DATA SHOWN:
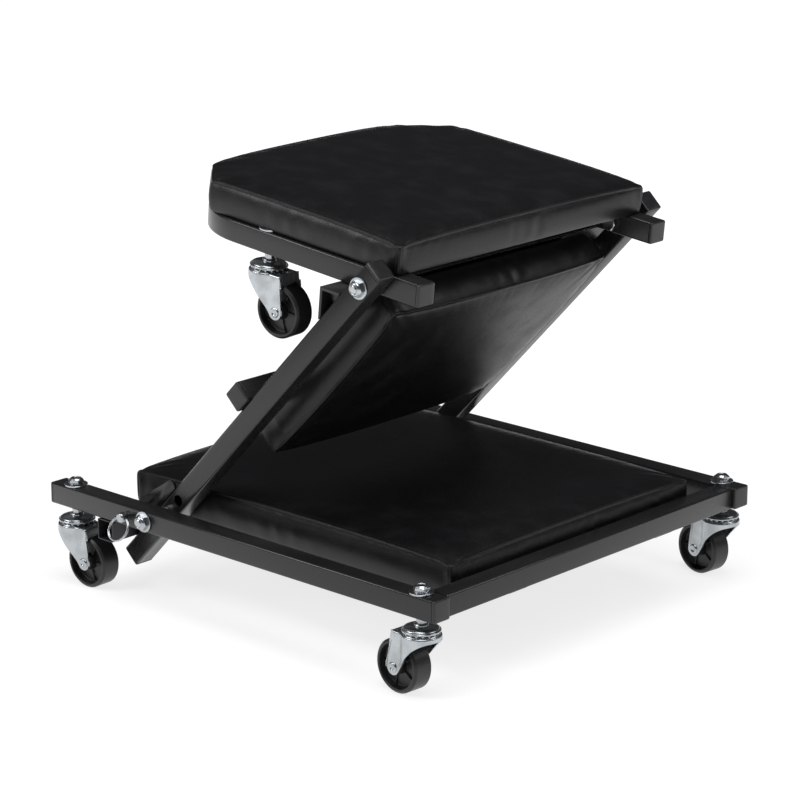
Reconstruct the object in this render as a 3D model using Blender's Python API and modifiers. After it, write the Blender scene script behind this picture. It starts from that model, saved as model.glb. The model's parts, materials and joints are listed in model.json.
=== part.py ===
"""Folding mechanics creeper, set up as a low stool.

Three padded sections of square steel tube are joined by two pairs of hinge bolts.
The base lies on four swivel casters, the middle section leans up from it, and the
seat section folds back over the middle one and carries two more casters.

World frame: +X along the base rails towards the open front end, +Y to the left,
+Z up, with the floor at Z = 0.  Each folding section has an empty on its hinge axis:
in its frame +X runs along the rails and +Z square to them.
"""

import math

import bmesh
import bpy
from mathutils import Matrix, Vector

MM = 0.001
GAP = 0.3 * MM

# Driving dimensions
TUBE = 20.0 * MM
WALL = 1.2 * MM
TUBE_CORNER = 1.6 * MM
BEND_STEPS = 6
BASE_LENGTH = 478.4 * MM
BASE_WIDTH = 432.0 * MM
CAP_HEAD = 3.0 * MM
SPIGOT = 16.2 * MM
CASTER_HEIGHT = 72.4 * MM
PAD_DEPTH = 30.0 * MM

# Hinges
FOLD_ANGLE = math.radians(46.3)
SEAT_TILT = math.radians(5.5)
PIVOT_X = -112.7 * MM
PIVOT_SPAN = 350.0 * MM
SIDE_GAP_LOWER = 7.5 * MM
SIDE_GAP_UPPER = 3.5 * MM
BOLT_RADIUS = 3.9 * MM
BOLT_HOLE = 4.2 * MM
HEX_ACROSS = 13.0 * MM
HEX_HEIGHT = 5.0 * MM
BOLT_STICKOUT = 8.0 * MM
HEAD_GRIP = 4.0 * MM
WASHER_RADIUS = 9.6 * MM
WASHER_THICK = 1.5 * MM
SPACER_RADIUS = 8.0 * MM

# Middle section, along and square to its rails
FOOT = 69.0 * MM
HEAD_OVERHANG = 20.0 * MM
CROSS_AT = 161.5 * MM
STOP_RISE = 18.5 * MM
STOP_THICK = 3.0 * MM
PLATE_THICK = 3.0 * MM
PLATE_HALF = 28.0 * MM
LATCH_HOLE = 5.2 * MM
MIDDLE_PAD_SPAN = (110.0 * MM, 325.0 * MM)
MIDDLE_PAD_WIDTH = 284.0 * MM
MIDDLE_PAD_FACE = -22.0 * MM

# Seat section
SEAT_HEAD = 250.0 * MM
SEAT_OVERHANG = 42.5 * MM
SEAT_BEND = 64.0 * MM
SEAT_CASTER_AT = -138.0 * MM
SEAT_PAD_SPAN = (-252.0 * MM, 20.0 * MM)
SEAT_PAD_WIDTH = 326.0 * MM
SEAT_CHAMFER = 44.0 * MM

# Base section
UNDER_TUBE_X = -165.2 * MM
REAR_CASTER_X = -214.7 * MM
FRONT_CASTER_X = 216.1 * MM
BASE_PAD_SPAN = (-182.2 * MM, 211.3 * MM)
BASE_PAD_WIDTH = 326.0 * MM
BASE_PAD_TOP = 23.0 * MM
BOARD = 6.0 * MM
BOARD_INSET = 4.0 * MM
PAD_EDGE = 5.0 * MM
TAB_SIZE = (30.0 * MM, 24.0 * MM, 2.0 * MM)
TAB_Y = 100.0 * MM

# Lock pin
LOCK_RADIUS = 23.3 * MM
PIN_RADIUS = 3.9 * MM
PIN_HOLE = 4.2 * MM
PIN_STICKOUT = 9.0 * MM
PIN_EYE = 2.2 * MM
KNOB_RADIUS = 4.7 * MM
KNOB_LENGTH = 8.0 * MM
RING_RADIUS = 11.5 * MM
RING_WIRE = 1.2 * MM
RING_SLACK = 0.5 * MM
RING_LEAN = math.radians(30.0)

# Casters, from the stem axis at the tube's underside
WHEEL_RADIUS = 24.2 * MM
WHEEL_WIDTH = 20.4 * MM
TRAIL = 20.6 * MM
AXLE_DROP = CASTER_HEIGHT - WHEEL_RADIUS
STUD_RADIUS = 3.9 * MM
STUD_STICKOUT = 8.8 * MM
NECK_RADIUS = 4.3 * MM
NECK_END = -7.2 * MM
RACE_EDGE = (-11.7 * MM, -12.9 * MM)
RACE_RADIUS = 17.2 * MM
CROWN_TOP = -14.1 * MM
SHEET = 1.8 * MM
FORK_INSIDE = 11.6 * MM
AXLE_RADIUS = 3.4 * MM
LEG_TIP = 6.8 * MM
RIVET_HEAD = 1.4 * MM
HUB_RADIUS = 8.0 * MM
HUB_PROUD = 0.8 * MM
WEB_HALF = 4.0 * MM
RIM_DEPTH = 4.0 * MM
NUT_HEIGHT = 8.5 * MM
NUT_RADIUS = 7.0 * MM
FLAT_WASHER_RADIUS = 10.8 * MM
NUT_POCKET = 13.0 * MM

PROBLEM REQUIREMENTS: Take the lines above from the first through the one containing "PAD_DEPTH = 30.0 * MM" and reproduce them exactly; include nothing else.

EXERCISE RESULT:
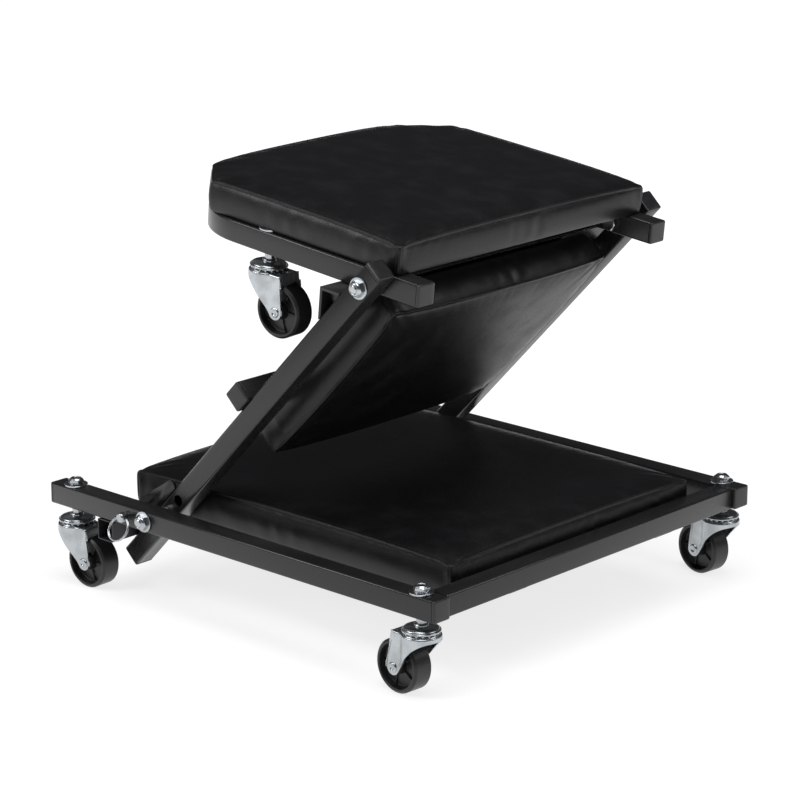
Reconstruct the object in this render as a 3D model using Blender's Python API and modifiers. After it, write the Blender scene script behind this picture. It starts from that model, saved as model.glb. The model's parts, materials and joints are listed in model.json.
=== part.py ===
"""Folding mechanics creeper, set up as a low stool.

Three padded sections of square steel tube are joined by two pairs of hinge bolts.
The base lies on four swivel casters, the middle section leans up from it, and the
seat section folds back over the middle one and carries two more casters.

World frame: +X along the base rails towards the open front end, +Y to the left,
+Z up, with the floor at Z = 0.  Each folding section has an empty on its hinge axis:
in its frame +X runs along the rails and +Z square to them.
"""

import math

import bmesh
import bpy
from mathutils import Matrix, Vector

MM = 0.001
GAP = 0.3 * MM

# Driving dimensions
TUBE = 20.0 * MM
WALL = 1.2 * MM
TUBE_CORNER = 1.6 * MM
BEND_STEPS = 6
BASE_LENGTH = 478.4 * MM
BASE_WIDTH = 432.0 * MM
CAP_HEAD = 3.0 * MM
SPIGOT = 16.2 * MM
CASTER_HEIGHT = 72.4 * MM
PAD_DEPTH = 30.0 * MM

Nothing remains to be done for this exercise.